Il n’oblige pas non plus à un affichage à proximité de chacun des accès du terrain d’assiette de la construction projetée (CE 29 avr. 1994, Marin, req. no 105924).
Le texte de l’article R. 424-15 exige que l’affichage soit « visible de l’extérieur », ce qui implique que le panneau doit être visible depuis au moins une voie publique(CE 8 oct. 1993, Desbois, req. no 128099).
Chargées d’apprécier la conformité de l’affichage avec cette dernière exigence, les juridictions administratives ont regardé comme étant régulière l’implantation du panneau :
- Visible d’une voie privée ouverte au public (TA Paris, 2e ch., 6 févr. 1989, Synd. des copr. du 192 bd de Charonne, req. no 8806158-7) ;
- Effectuée sur une parcelle de terrain située à l’intersection de deux voies publiques (CE 23 févr. 2004, Sté Juwi Énergie Éolienne et a. c/ Min. Équipement, req. no 262430) ;
- Lisible depuis le parking d’un magasin qui est un espace ouvert au public, alors même qu’il ne le serait pas de la voie publique (CE 6 juill. 2011, Sté Auch hyper Distribution, req. no 344793).

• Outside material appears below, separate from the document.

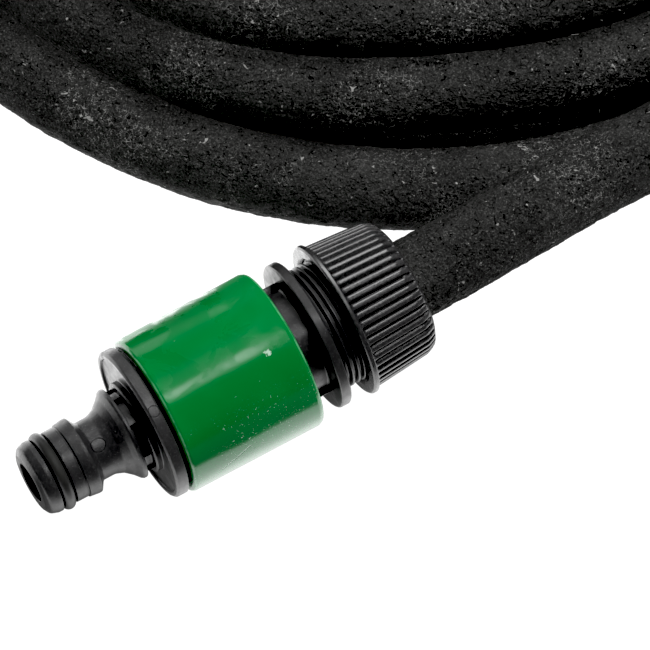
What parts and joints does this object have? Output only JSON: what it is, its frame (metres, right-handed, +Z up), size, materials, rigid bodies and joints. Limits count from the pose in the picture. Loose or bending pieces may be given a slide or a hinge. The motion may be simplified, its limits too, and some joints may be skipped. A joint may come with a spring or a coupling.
{
  "type": "soaker hose",
  "caption": "Coiled porous rubber soaker hose with a plug-in nose coupler and quick connector at the inlet, and a clamp-nut end stop at the free end.",
  "frame": {"origin": "middle of the underside of the bounding box, on the ground the coil lies on", "axes": "+Z up; +Y from the inlet fitting's side of the coil towards the far side; +X to the right seen from the inlet side. The coil winds counter-clockwise seen from above."},
  "size_m": [0.2846, 0.3522, 0.0524],
  "materials": {
    "barrel": "satin black injection-moulded plastic",
    "socket": "satin black injection-moulded plastic",
    "seal": "smooth black seal rubber",
    "stop_ring": "satin black injection-moulded plastic",
    "hose": "rough porous crumb rubber",
    "end_plug": "satin black injection-moulded plastic",
    "coupler": "satin black injection-moulded plastic",
    "oring_front": "smooth black seal rubber",
    "oring_rear": "smooth black seal rubber",
    "reducer_cage": "satin black injection-moulded plastic",
    "reducer_disc": "smooth black seal rubber",
    "sleeve": "glossy green plastic with fine scratches",
    "spring": "drawn steel wire",
    "claw_1": "satin black injection-moulded plastic",
    "claw_2": "satin black injection-moulded plastic",
    "claw_3": "satin black injection-moulded plastic",
    "clamp_ring_inlet": "satin black injection-moulded plastic",
    "nut_inlet": "satin black injection-moulded plastic",
    "clamp_ring_end": "satin black injection-moulded plastic",
    "nut_end": "satin black injection-moulded plastic"
  },
  "bodies": {
    "hose_line": {"connector_barrel": "barrel", "connector_socket": "socket", "barrel_seal": "seal", "sleeve_stop_ring": "stop_ring", "sleeve_spring": "spring", "soaker_hose": "hose", "end_plug": "end_plug"},
    "coupler": {"coupler_body": "coupler", "coupler_oring_front": "oring_front", "coupler_oring_rear": "oring_rear", "flow_reducer_cage": "reducer_cage", "flow_reducer_disc": "reducer_disc"},
    "sleeve": {"release_sleeve": "sleeve"},
    "claw_1": {"locking_claw_1": "claw_1"},
    "claw_2": {"locking_claw_2": "claw_2"},
    "claw_3": {"locking_claw_3": "claw_3"},
    "clamp_ring_inlet": {"clamp_ring_inlet": "clamp_ring_inlet"},
    "nut_inlet": {"ribbed_nut_inlet": "nut_inlet"},
    "clamp_ring_end": {"clamp_ring_end": "clamp_ring_end"},
    "nut_end": {"ribbed_nut_end": "nut_end"}
  },
  "joints": [
    {"name": "coupler_spin", "type": "hinge", "parent": "hose_line", "child": "coupler", "pos_m": [-0.05901, -0.15691, 0.01696], "axis": [0.8643, 0.4996, 0.059], "continuous": true},
    {"name": "release_slide", "type": "slide", "parent": "hose_line", "child": "sleeve", "axis": [0.8643, 0.4996, 0.059], "range_m": [0, 0.0036], "stiffness_N_per_m": 900, "springref_m": -0.004, "deforming": ["sleeve_spring"]},
    {"name": "claw_1_slide", "type": "slide", "parent": "hose_line", "child": "claw_1", "axis": [-0.3207, 0.4569, 0.8297], "range_m": [0, 0.0016]},
    {"name": "claw_2_slide", "type": "slide", "parent": "hose_line", "child": "claw_2", "axis": [0.496, -0.8658, 0.0659], "range_m": [0, 0.0016]},
    {"name": "claw_3_slide", "type": "slide", "parent": "hose_line", "child": "claw_3", "axis": [-0.1752, 0.4089, -0.8956], "range_m": [0, 0.0016]},
    {"name": "nut_inlet_travel", "type": "slide", "parent": "hose_line", "child": "clamp_ring_inlet", "axis": [0.8643, 0.4996, 0.059], "range_m": [-0.0042, 0.0042]},
    {"name": "nut_inlet_turn", "type": "hinge", "parent": "clamp_ring_inlet", "child": "nut_inlet", "pos_m": [-0.01268, -0.13013, 0.02013], "axis": [0.8643, 0.4996, 0.059], "range_deg": [-1080, 1080]},
    {"name": "nut_end_travel", "type": "slide", "parent": "hose_line", "child": "clamp_ring_end", "axis": [-0.848, 0.5299, 0], "range_m": [-0.0042, 0.0042]},
    {"name": "nut_end_turn", "type": "hinge", "parent": "clamp_ring_end", "child": "nut_end", "pos_m": [-0.02649, 0.00464, 0.01746], "axis": [-0.848, 0.5299, 0], "range_deg": [-1080, 1080]}
  ],
  "couplings": [
    {"joint": "claw_1_slide", "follows": "release_slide", "ratio": 0.444},
    {"joint": "claw_2_slide", "follows": "release_slide", "ratio": 0.444},
    {"joint": "claw_3_slide", "follows": "release_slide", "ratio": 0.444},
    {"joint": "nut_inlet_turn", "follows": "nut_inlet_travel", "rad_per_m": 4488},
    {"joint": "nut_end_turn", "follows": "nut_end_travel", "rad_per_m": 4488}
  ]
}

Pour être conforme, le panneau d’affichage doit en outre porter la mention du délai de recours contentieux, et doit rappeler l’obligation de notification des recours au pétitionnaire et à l’autorité administrative, prévue par l’article R600-1 du code de l’urbanisme.

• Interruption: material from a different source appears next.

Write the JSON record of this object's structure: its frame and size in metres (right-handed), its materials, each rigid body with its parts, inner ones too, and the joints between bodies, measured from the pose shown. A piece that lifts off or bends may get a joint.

Le Conseil d’Etat a toutefois rappelé que :
« l’obligation de notification à peine d’irrecevabilité du recours contentieux résultant de l’article R. 600-1 du Code de l’urbanisme n’est pas au nombre des éléments dont la présence est une condition au déclenchement du délai de recours, son omission fait obstacle à ce que soit opposée à l’auteur du recours l’irrecevabilité qu’il prévoit. » (CE, 13 février 2019, n°422283).
En second lieu, l’article R424-16 du code de l’urbanisme prévoit que doivent figurer sur le panneau les mentions relatives au nom, à la raison sociale ou à la dénomination sociale du bénéficiaire, la date, le numéro du permis, la nature du projet, la superficie du terrain, et l’adresse de la mairie où le dossier pourra être consulté.
S’ajoutent à cela la surface de plancher autorisée et la hauteur des constructions, exprimée en mètres par rapport au sol naturel, si le projet prévoit des constructions.
Bien que la liste des mentions exigées sur le panneau d’affichage se soit allongée, la jurisprudence, par souci de pragmatisme, considère que le point de départ du délai de recours commence à courir nonobstant l’irrégularité ou l’absence de certaines mentions, jugées d’une importance moindre.
Dans la pratique, le juge s’assure surtout que la lecture du panneau d’affichage permette aux tiers d’apprécier l’importance et la consistance du projet (CE, 25 février 2019, n°416610).
Sera ainsi sanctionné l’affichage ne comportant qu’une ou deux mentions, à l’exclusion de l’ensemble des autres (CE, 22 avril 1992, n°91436, SA HLM Ville de Laval ; CE, 19 juin 1992, n°129053).
En revanche, le panneau ne sera pas entaché d’irrégularité s’il permet aux tiers d’identifier le permis litigieux (CE, 12 décembre 1994, n°139421 ; CE, 14 novembre 2003, n°254065, Ville de Nice et Schiller), et notamment :
- S’il ne comporte pas la date de délivrance du permis de construire, dès lors qu’est répertorié l’ensemble des mentions exigées (CE, 18 mars 1979, n°03137).
- S’il ne mentionne pas le numéro de permis (CAA Lyon, 18 juin 2015, n°14LY00006) ou encore le nom du bénéficiaire (CE, 14 novembre 2003, n°254003).
En résumé, le panneau d’affichage doit comporter les informations requises par les articles précités du code de l’urbanisme ou, à tout le moins, les informations permettant d’apprécier la nature et l’importance du projet.
Le défaut ou l’irrégularité de l’affichage de l’autorisation d’urbanisme sur le terrain sont sans influence sur la légalité même de l’autorisation.
Toute négligence concernant l’affichage sera néanmoins de nature à permettre au tiers ayant intérêt à agir de contester l’autorisation pendant un laps de temps bien plus élevé, ce qui expose le bénéficiaire de l’autorisation à un risque certain sur le plan de la sécurité juridique.